Oleg kindly wrote this summary of his article for LtU:
Normal-order (head-first) re-writing systems are notoriously
difficult to program. Examples of such systems include R5RS (aka
high-level or hygienic) Scheme macros, to some extent C macros,
etc. The main difficulty is that such systems are anti-functional
(anti-applicative): the fundamental principle of building complex
expressions out of simpler ones by functional composition does not
easily apply to such re-writing systems.
The article shows how to recover the functional composition
and higher-order combinators. The solution is a
continuation-passing-style (CPS) coupled with a macro-lambda. The
solution makes it trivial to compose re-writing rules and to use
higher-order rule combinators. We can code re-writing rules using
traditional, well-understood applicative programming idioms. The
solution relies on a first-class denotation for a future re-writing.
Examples include several non-trivial macros as well as a
normal-order lambda calculator implemented as a R5RS macro. The
article shows how to systematically build R5RS macros: write the
corresponding code in Scheme, mechanically convert it into CPS and
then introduce macro-lambdas. Coding of R5RS macros becomes no more
complex than programming of regular Scheme functions.

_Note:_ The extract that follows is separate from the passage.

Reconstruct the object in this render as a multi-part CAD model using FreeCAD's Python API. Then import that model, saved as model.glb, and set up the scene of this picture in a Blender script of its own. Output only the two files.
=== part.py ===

Throughout the article you will see several kinds of lambdas -- a
lambda of lambda calculus, a rewriting-rule lambda, and a lambda of
Scheme. Each is handled by its own evaluator, yet they look
similar. In fact, the former and the latter lambda forms are
identical. In all the cases, the lambda forms play the same role: a
denotation for a parameterized future evaluation. The evaluation
occurs in different ways, yet the idea of delaying an action and
passing its promise as a first-class object is universal.